Este é um filme que percorre os efeitos de uma catástrofe não especificada nos antípodas formais das típicas produções "made in Hollywood". Por conseguinte, é preciso avisar o público do multiplex que esta narrativa pode ser de difícil digestão (o que não é poblemático, pois não se encontra em exibição em nenhum centro comercial...).
Algures em França, algum acontecimento catastrófico (que o filme nunca menciona) colapsou a organização urbana, o sistema de comunicações e de produção a que a civilização dita ocidental se habituou. Estamos, portanto, num típico cenário de ficção científica que antecipa uma realidade assustadora com que as personagens se vão debater. Aí instalado, o filme recusa sempre qualquer efeito espectacular que transcenda o emocional e o humano, expurgando todos os artifícios visuais e ficcionais. Tenta, a partir do temível pressuposto inicial, analisar o ser humano frente à perda das suas coordenadas de conforto. Começa com uma típica família que se desloca de carro (lembrando logo o início de "Brincadeiras Perigosas" do mesmo Haneke), passando mais tarde para a sua integração num outro grupo de sobreviventes, e depois ainda pela invasão deste por um grupo ainda maior. Trata-se de um miocrocosmo da humanidade: com as suas misérias, os oprimidos, os aproveitadores, as pequenas solidariedades, a lei do mais forte, a angústia perante a falta de afecto e a perda da esperança.
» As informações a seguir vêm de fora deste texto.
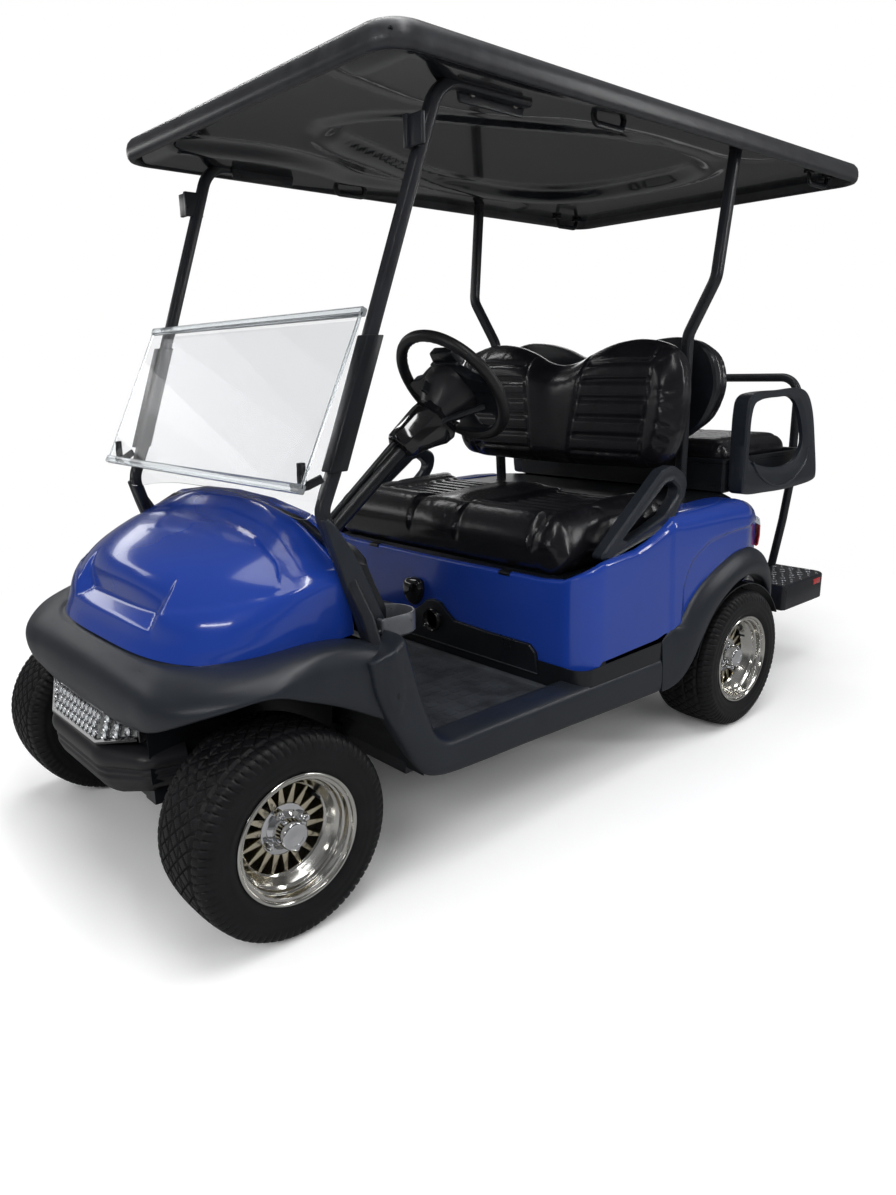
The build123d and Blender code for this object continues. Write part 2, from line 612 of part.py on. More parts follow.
def leaf_spring():
    """Left leaf spring, clamped under the axle tube and hung from the rail at both ends."""
    x0, x1 = LEAF_X - LEAF_W / 2, LEAF_X + LEAF_W / 2
    y0, y1 = WHEELBASE - LEAF_HALF, WHEELBASE + LEAF_HALF
    end_z, seat_z = RAIL_Z0 + 4, TYRE_R - AXLE_TUBE_R
    run = [(y0, end_z), (WHEELBASE, seat_z - LEAF_T), (y1, end_z), (y1, end_z + LEAF_T), (WHEELBASE, seat_z),
           (y0, end_z + LEAF_T)]
    spring = prism_x(run, x0, x1)
    for y in (y0, y1):
        spring += box(RAIL_X + RAIL_W / 2, x1, y - 20, y + 20, end_z + 4, end_z + 40)
    return spring - rod((x0 - 10, WHEELBASE, TYRE_R), (x1 + 10, WHEELBASE, TYRE_R), AXLE_TUBE_R + RUN_CLEAR)


# ---------------------------------------------------------------- seats
def seat_pan():
    """Lid under the front cushion, with the barrels of its two hinges along the front edge."""
    pan = box(-SEAT_HALF, SEAT_HALF, HINGE_Y + 12, SEAT_REAR, HINGE_Z, CUSHION_Z0)
    for x in HINGE_XS:
        pan += rod((x - 20, HINGE_Y, HINGE_Z), (x + 20, HINGE_Y, HINGE_Z), HINGE_R)
        pan += box(x - 20, x + 20, HINGE_Y, HINGE_Y + 14, HINGE_Z, HINGE_Z + HINGE_R)
        pan -= rod((x - 30, HINGE_Y, HINGE_Z), (x + 30, HINGE_Y, HINGE_Z), PIN_R + RUN_CLEAR)
    return pan


def seat_hinges():
    """Ears and pins that carry the lid on the body's front wall."""
    hinges = []
    for x in HINGE_XS:
        hinge = rod((x - 26, HINGE_Y, HINGE_Z), (x + 26, HINGE_Y, HINGE_Z), PIN_R)
        for low in (x - 26, x + 21):
            hinge += box(low, low + 5, HINGE_Y - 6, HINGE_Y + 6, LEDGE_Z - 14, HINGE_Z + 6)
        hinges.append(hinge)
    return hinges


def soft_box(x0, x1, y0, y1, z0, z1, radius):
    block = box(x0, x1, y0, y1, z0, z1)
    return fillet(block.edges(), radius)


def front_seat_cushion():
    return soft_box(-SEAT_HALF, SEAT_HALF, SEAT_FRONT, SEAT_REAR, CUSHION_Z0, CUSHION_Z1, 40)


# Backrest outlines, (x, height over the ledge) for the half going up from the foot.
FRONT_BACK = [(430, 267), (486, 332), (496, 492), (470, 592), (400, 644), (300, 659), (160, 644), (0, 590)]
REAR_BACK = [(400, 347), (455, 412), (470, 492), (445, 592), (380, 652), (290, 668), (150, 652), (0, 602)]
FRONT_BACK_Y = (STRUT_Y - 174, STRUT_Y - 62)
REAR_BACK_Y = (STRUT_Y + 58, STRUT_Y + 163)
BACK_BEAMS = (LEDGE_Z + 397, LEDGE_Z + 532)


def backrest(half_outline, y0, y1, radius):
    half = [(x, LEDGE_Z + up) for x, up in half_outline]
    outline = half + [(-x, z) for x, z in reversed(half[:-1])]
    pad = prism_y(outline, y0, y1)
    edges = pad.faces().sort_by(Axis.Y)[0].edges() + pad.faces().sort_by(Axis.Y)[-1].edges()
    return fillet(edges, radius)


def front_seat_back():
    return backrest(FRONT_BACK, *FRONT_BACK_Y, 30)


def rear_seat_back():
    return backrest(REAR_BACK, *REAR_BACK_Y, 30)


def seat_back_frame():
    """Cross beams between the struts, with the pads that carry both backrests."""
    low, high = BACK_BEAMS
    y0, y1, reach = STRUT_Y - 22, STRUT_Y + 8, STRUT_X - 6
    frame = box(-reach, reach, y0, y1, low, low + 30) + box(-reach, reach, y0, y1, high, high + 30)
    frame += box(-reach, reach, y0 + 8, y1 - 8, low + 30, high)
    for x in (-260, 260):
        frame += box(x - 40, x + 40, FRONT_BACK_Y[1] + SOFT_GAP, REAR_BACK_Y[0] - SOFT_GAP, low + 5, high + 25)
    return frame - rear_strut() - flip(rear_strut())


def hip_rail():
    """Left hand loop beside the seat, standing on the body's shoulder."""
    low, high = BODY_FRONT + 120, BODY_FRONT + 436
    foot = HIP_R + 0.8
    corners = [(HIP_X, low, shoulder_z(low) + foot), (HIP_X, BODY_FRONT + 442, LEDGE_Z + 274),
               (HIP_X, BODY_FRONT + 492, LEDGE_Z + 234), (HIP_X, high, shoulder_z(high) + foot)]
    return loop_tube(corners, HIP_R, 16)


# ---------------------------------------------------------------- rear seat kit
def rear_seat_base():
    tray = box(-BASE_HALF, BASE_HALF, KIT_FRONT, KIT_REAR, KIT_Z0, TRAY_FLOOR + 38)
    return tray - box(TRAY_T - BASE_HALF, BASE_HALF - TRAY_T, KIT_FRONT + TRAY_T, KIT_REAR - TRAY_T,
                      TRAY_FLOOR, TRAY_FLOOR + 50)


def rear_seat_cushion():
    half = BASE_HALF - TRAY_T - 8
    return soft_box(-half, half, KIT_FRONT + TRAY_T + 6, KIT_REAR - 58, TRAY_FLOOR, TRAY_FLOOR + 100, 30)


# Armrest outlines, (y from the rear axle, height over the tray's underside).
ARM_OUTER = [(133, 2), (260, -10), (468, -15), (681, 6), (645, 135), (598, 277), (561, 317), (509, 331),
             (296, 329), (206, 309), (158, 247), (133, 117)]
ARM_INNER = [(186, 107), (220, 95), (350, 89), (456, 98), (521, 137), (526, 217), (496, 277), (448, 299),
             (296, 297), (226, 281), (192, 227)]


def rear_arm():
    outer, inner = ([(y, KIT_Z0 + up) for y, up in aft(run)] for run in (ARM_OUTER, ARM_INNER))
    return prism_x(outer, BASE_HALF, BASE_HALF + ARM_T) - prism_x(inner, BASE_HALF - 1, BASE_HALF + ARM_T + 1)


def grab_bar():
    """Hoop standing at the rear edge of the foot plate."""
    side = [(51 - HOOP_HALF, HOOP_Y - 5, PLATE_Z1 - 20), (16 - HOOP_HALF, HOOP_Y - 5, PLATE_Z1 + 193),
            (-HOOP_HALF, HOOP_Y, PLATE_Z1 + 348), (-HOOP_HALF, HOOP_Y, HOOP_TOP)]
    points = side + [(-x, y, z) for x, y, z in reversed(side)]
    hoop = tube(points, HOOP_R, [120, 120, 70, 70, 120, 120])
    return hoop - box(-HOOP_HALF, HOOP_HALF, HOOP_Y - 60, HOOP_Y + 60, PLATE_Z1 - 60, PLATE_Z1)


def foot_plate():
    plan = box(-PLATE_HALF, PLATE_HALF, PLATE_FRONT, PLATE_REAR, PLATE_Z0, PLATE_Z1)
    rear_edges = plan.edges().filter_by(Axis.Z).group_by(Axis.Y)[-1]
    plate = fillet(rear_edges, 100)
    plate = fillet(plate.edges().filter_by(Axis.Z).group_by(Axis.Y)[0], 24)
    well = slab(PLATE_T - PLATE_HALF, PLATE_HALF - PLATE_T, PLATE_FRONT + PLATE_T, PLATE_REAR - PLATE_T,
                PLATE_Z0 - 10, PLATE_Z1 - PLATE_T, 80)
    return plate - well


def plate_frame():
    """Left arm from the rail to the foot plate, and the upright under the rear seat base."""
    x0, x1, rail_top = RAIL_X - 15, RAIL_X + 15, RAIL_Z0 + RAIL_H
    arm = box(x0, x1, PLATE_FRONT + PLATE_T, PLATE_REAR - PLATE_T - 4, rail_top, PLATE_Z1 - PLATE_T)
    link = box(x0, x1, RAIL_REAR - 160, PLATE_FRONT, rail_top, rail_top + 30)
    upright = box(x0, x1, RAIL_REAR - 190, RAIL_REAR - 160, rail_top, KIT_Z0)
    return arm, link, upright


def main():
    os.makedirs("parts", exist_ok=True)
    nodes = {}
    envelope = pillar(PILLAR_R + SEAT_CLEAR)
    both = envelope + flip(envelope)
    for name, x, y in (("front_left", FRONT_WHEEL_X, 0), ("front_right", -FRONT_WHEEL_X, 0),
                       ("rear_left", REAR_WHEEL_X, WHEELBASE), ("rear_right", -REAR_WHEEL_X, WHEELBASE)):
        nodes["tyre_" + name] = place_wheel(tyre(), x, y)
        nodes["rim_" + name] = place_wheel(rim(), x, y)
    nodes["knuckle_left"] = knuckle()
    nodes["knuckle_right"] = flip(knuckle())
    nodes["front_axle"] = front_axle()
    nodes["track_rod"] = track_rod()
    nodes["steering_column"] = steering_column()
    nodes["steering_wheel"] = steering_wheel()
    nodes["frame_rails"] = frame_rails()
    nodes["floor_pan"] = floor_pan() - both
    nodes["floor_mat"] = floor_mat()
    nodes["rockers"] = pair(rocker() - envelope)
    nodes["front_cowl"] = front_cowl() - both
    nodes["front_fascia"] = front_fascia() - both
    nodes["front_bumper"] = front_bumper()
    nodes["headlight_bar"] = headlight_bar() - front_fascia()
    nodes["dash_panel"] = dash_panel() - both - steering_column()
    nodes["front_struts"] = pair(pillar(PILLAR_R))
    nodes["screen_channels"] = pair(screen_channel() - envelope - windshield_lower())
    nodes["windshield_lower"] = windshield_lower() - both
    nodes["windshield_upper"] = windshield_upper()
    nodes["windshield_rails"] = windshield_rails() - both - windshield_lower()
    nodes["canopy"] = canopy()
    nodes["rear_struts"] = pair(rear_strut())
    nodes["rear_body"] = rear_body()
    nodes["rear_flares"] = pair(rear_flare())
    nodes["kick_panel"] = kick_panel()
    nodes["shift_knob"] = shift_knob()
    nodes["charge_port"] = charge_port()
    nodes["tail_lights"] = pair(tail_light())
    nodes["battery_pack"] = battery_pack()
    nodes["rear_axle"] = rear_axle()
    nodes["leaf_springs"] = pair(leaf_spring())
    nodes["seat_pan"] = seat_pan()
    nodes["front_seat_cushion"] = front_seat_cushion()
    nodes["front_seat_back"] = front_seat_back()
    nodes["rear_seat_back"] = rear_seat_back()
    nodes["seat_back_frame"] = seat_back_frame()
    nodes["hip_rails"] = pair(hip_rail())
    nodes["rear_seat_base"] = rear_seat_base()
    nodes["rear_seat_cushion"] = rear_seat_cushion()
    nodes["rear_arms"] = pair(rear_arm())
    nodes["grab_bar"] = grab_bar()
    nodes["foot_plate"] = foot_plate()
    arm, link, upright = plate_frame()
    side = arm + link + upright
    nodes["plate_frame"] = pair(side)
    for name, part in nodes.items():
        export_step(Pos(0, -MID_Y, 0) * part, "parts/" + name + ".step")


main()
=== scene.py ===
"""Golf cart: the looks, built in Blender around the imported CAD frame.

Shapes are given in millimetres on the cart's own stations: x to the vehicle's left, y rearward from the front
axle, z up from the floor. at() turns such a point into the frame's metres.
"""
import json
from math import acos, cos, pi, radians, sin, tan

import bmesh
import bpy
import numpy as np
from mathutils import Matrix, Vector
from mathutils.geometry import tessellate_polygon


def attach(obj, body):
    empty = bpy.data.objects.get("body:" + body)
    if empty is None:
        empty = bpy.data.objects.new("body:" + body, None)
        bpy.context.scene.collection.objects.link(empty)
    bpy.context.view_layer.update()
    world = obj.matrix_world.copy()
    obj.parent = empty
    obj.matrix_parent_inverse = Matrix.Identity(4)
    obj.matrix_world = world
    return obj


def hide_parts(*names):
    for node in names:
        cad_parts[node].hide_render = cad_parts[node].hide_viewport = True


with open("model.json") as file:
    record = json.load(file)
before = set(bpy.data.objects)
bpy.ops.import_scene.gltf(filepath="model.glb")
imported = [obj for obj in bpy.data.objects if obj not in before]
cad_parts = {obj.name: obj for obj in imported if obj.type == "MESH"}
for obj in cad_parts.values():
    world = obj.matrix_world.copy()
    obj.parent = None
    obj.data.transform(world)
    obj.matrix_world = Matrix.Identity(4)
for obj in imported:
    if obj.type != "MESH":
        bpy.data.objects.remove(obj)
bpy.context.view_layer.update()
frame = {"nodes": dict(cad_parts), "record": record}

# ---------------------------------------------------------------- stations, mm
MID_Y = 1152.5
WHEELBASE = 1664
TYRE_R = 229.5
FRONT_WHEEL_X = 477
REAR_WHEEL_X = 526


def at(x, y, z):
    return Vector((x / 1000, (y - MID_Y) / 1000, z / 1000))


def new_object(name, data):
    obj = bpy.data.objects.new(name, data)
    bpy.context.scene.collection.objects.link(obj)
    return obj


def mesh_object(name, verts, faces):
    """Object with a mesh given in stations."""
    mesh = bpy.data.meshes.new(name)
    mesh.from_pydata([at(*v) for v in verts], [], faces)
    return new_object(name, mesh)


# ---------------------------------------------------------------- curves and surfaces
def arc_corners(points, radii, steps=6, closed=True):
    """Points of a polygon or polyline whose corners are rounded with tangent arcs."""
    pts = [np.array(p, float) for p in points]
    count = len(pts)
    radii = [radii] * count if np.isscalar(radii) else list(radii)
    out = []
    for i, p in enumerate(pts):
        if not closed and i in (0, count - 1):
            out.append(p)
            continue
        a, b = pts[i - 1] - p, pts[(i + 1) % count] - p
        la, lb = np.linalg.norm(a), np.linalg.norm(b)
        a, b = a / la, b / lb
        half = acos(max(-1, min(1, float(a @ b)))) / 2
        if radii[i] <= 0 or half > pi / 2 - 0.01:
            out.append(p)
            continue
        cut = min(radii[i] / tan(half), 0.49 * la, 0.49 * lb)
        radius = cut * tan(half)
        centre = p + (a + b) / np.linalg.norm(a + b) * radius / sin(half)
        start, end = p + a * cut - centre, p + b * cut - centre
        turn = pi - 2 * half
        for k in range(steps + 1):
            t = k / steps
            out.append(centre + (sin((1 - t) * turn) * start + sin(t * turn) * end) / sin(turn))
    return out


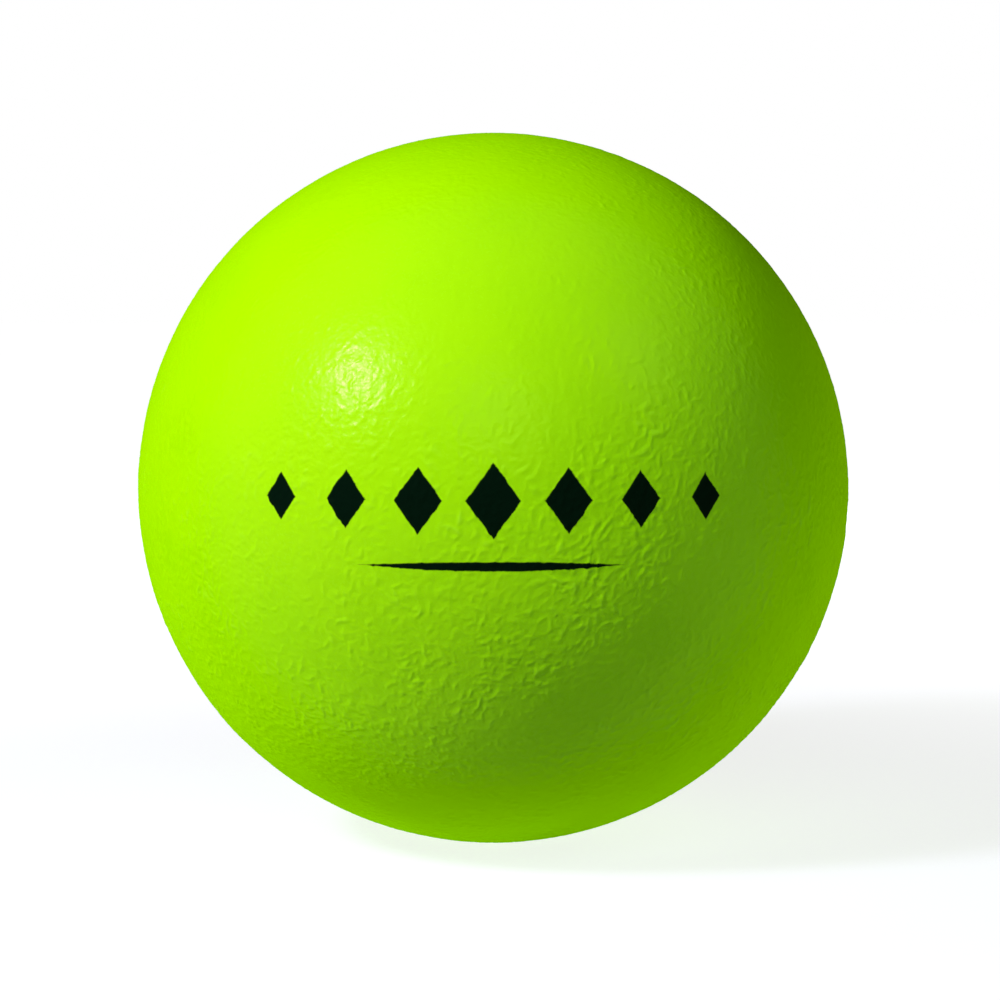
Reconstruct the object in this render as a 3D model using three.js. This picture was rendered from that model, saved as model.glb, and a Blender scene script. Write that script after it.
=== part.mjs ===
// A coated foam ball for playgrounds and sports halls.
//
// A solid ball of soft polyurethane foam is held on a needle while a tough elastic skin is sprayed
// over it. Pulled out, the needle leaves a hole through the skin and a channel in the foam, at the
// ball's lowest point, and a dab of the same coating plugs the hole flush.
//
// Millimetres, +Z up. The origin is the ball's centre, and the ball's front faces -Y. Every piece
// is a solid of revolution about Z.

import * as THREE from "three";

// Driving dimensions, in millimetres
const ballDiameter = 160;
const skinThickness = 0.9;
const bondGap = 0.3; // between the foam and the skin, filled by the primer that bonds them
const needleDiameter = 4; // of the hole through the skin and the channel in the foam
const needlePastCentre = 10; // how far the needle's point reached beyond the ball's centre
const needleTipLength = 6; // the pointed end of the needle
const plugClearance = 0.3; // between the plug and the side of the hole
const plugStemLength = 4; // the straight side of the plug, from the ball's surface inwards

// Facets
const sidesRound = 64;
const stepsPerQuarter = 16; // from the equator to a pole
const plugSides = 24;
const plugSteps = 4; // in the plug's flush face, and again in its rounded end

// Sizes that follow
const ballRadius = ballDiameter / 2;
const skinInnerRadius = ballRadius - skinThickness;
const coreRadius = skinInnerRadius - bondGap;
const needleRadius = needleDiameter / 2;
const plugRadius = needleRadius - plugClearance;

const skinMaterial = new THREE.MeshStandardMaterial({ color: "#b3fa00", roughness: 0.36, metalness: 0 });
const foamMaterial = new THREE.MeshStandardMaterial({ color: "#eee7d6", roughness: 0.95, metalness: 0 });
const plugMaterial = new THREE.MeshStandardMaterial({ color: "#aaf200", roughness: 0.28, metalness: 0 });

// A point of an outline at a latitude of a sphere about the origin. x is the distance from the
// ball's axis and y is the height.
function onSphere(radius, latitude) {
  return new THREE.Vector2(radius * Math.cos(latitude), radius * Math.sin(latitude));
}

// The outline of a sphere with a hole at the bottom, from the rim of the hole up to the top.
function outlineAboveHole(radius, holeRadius) {
  const rimLatitude = -Math.acos(holeRadius / radius);
  const points = [];
  for (let step = 0; step < stepsPerQuarter; step += 1) {
    points.push(onSphere(radius, rimLatitude * (1 - step / stepsPerQuarter)));
  }
  for (let step = 0; step < stepsPerQuarter; step += 1) {
    points.push(onSphere(radius, (Math.PI / 2) * (step / stepsPerQuarter)));
  }
  points.push(new THREE.Vector2(0, radius));
  return points;
}

// Turns an outline about Z. LatheGeometry turns it about Y, so the result is stood upright.
function revolve(outline, sides) {
  return new THREE.LatheGeometry(outline, sides).rotateX(Math.PI / 2);
}

// The skin's outline goes down its inner face, through the needle hole and up its outer face.
function skinGeometry() {
  const inner = outlineAboveHole(skinInnerRadius, needleRadius).reverse();
  const outer = outlineAboveHole(ballRadius, needleRadius);
  return revolve([...inner, ...outer], sidesRound);
}

// The foam's outline goes down the needle's channel, from its point, and up the outside.
function coreGeometry() {
  const channelPoint = new THREE.Vector2(0, needlePastCentre);
  const channelShoulder = new THREE.Vector2(needleRadius, needlePastCentre - needleTipLength);
  const outside = outlineAboveHole(coreRadius, needleRadius);
  return revolve([channelPoint, channelShoulder, ...outside], sidesRound);
}

// The plug's outline goes out along the face that is flush with the ball, up the stem's side and
// in over its rounded end.
function plugGeometry() {
  const outline = [new THREE.Vector2(0, -ballRadius)];
  const rimAngle = Math.asin(plugRadius / ballRadius);
  for (let step = 1; step <= plugSteps; step += 1) {
    outline.push(onSphere(ballRadius, -Math.PI / 2 + (rimAngle * step) / plugSteps));
  }
  const endCentre = -ballRadius * Math.cos(rimAngle) + plugStemLength;
  for (let step = 0; step < plugSteps; step += 1) {
    const point = onSphere(plugRadius, (Math.PI / 2) * (step / plugSteps));
    outline.push(point.setY(point.y + endCentre));
  }
  outline.push(new THREE.Vector2(0, endCentre + plugRadius));
  return revolve(outline, plugSides);
}

function piece(name, geometry, material) {
  const mesh = new THREE.Mesh(geometry, material);
  mesh.name = name;
  return mesh;
}

const group = new THREE.Group();
group.add(piece("foam_core", coreGeometry(), foamMaterial));
group.add(piece("skin", skinGeometry(), skinMaterial));
group.add(piece("needle_hole_plug", plugGeometry(), plugMaterial));

export default group;
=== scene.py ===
# A coated foam ball on a white studio floor.
#
# The ball is a solid ball of soft foam in a thin, satin, finely wrinkled skin. The skin is one closed
# mesh with a real wall. Its outer face carries the wrinkles, and a needle hole through its lowest
# point is stopped by a dab of the same coating. A row of plain lozenges, with a rule below it, is
# printed on the front, which faces -Y.
#
# Lengths are in metres, unless a name ends in MM.

import math

import bpy
import numpy as np
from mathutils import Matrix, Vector


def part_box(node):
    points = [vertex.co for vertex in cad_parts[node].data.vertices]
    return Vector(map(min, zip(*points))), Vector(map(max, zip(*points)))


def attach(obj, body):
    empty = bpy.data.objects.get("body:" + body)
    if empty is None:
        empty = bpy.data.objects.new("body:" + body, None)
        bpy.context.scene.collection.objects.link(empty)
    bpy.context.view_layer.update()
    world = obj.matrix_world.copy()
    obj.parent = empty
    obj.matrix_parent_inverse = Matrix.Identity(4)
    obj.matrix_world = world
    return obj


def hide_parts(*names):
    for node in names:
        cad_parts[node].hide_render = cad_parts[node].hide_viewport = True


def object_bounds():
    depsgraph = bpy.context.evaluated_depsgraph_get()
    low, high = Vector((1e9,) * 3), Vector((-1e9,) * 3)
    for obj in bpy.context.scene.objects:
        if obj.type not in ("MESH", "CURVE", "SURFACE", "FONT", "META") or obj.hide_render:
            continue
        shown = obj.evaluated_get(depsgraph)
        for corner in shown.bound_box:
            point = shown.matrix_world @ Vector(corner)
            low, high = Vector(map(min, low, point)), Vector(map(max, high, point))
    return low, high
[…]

Sempre com uma sensação de incómodo (recorrente na obra do cineasta austríaco - do citado "Funny Games" até ao estupendo "A Pianista"), acompanhamos o grupo de personagens como que sabendo que podíamos estar no seu lugar (aqui não há lugar para exclamações como "vê-se mesmo que é um filme!"). Indignamo-nos com as regras impostas pelos mais fortes, sensibilizamo-nos com o desespero do pequeno Benny e com a impotência da sua mãe, sofremos com os infortúnios daqueles seres que só tentam sobreviver.
Ainda que menos marcante que os seus dois últimos filmes (talvez pela dificuldade em conciliar o destino individual e o colectivo - Isabelle Huppert não agrega aqui o protagonismo), "O Tempo do Lobo" é um (mais um de Haneke) óptimo exercício sobre os enigmas da condição humana, neste caso num contexto de antecipação científica. Excelente (de tensão e enquanto sinal de esperança) é a sequência final que envolve Benny e o seu desejo de mudar o mundo - o seu e o dos outros. Ou será simplesmente ter o seu pai de volta?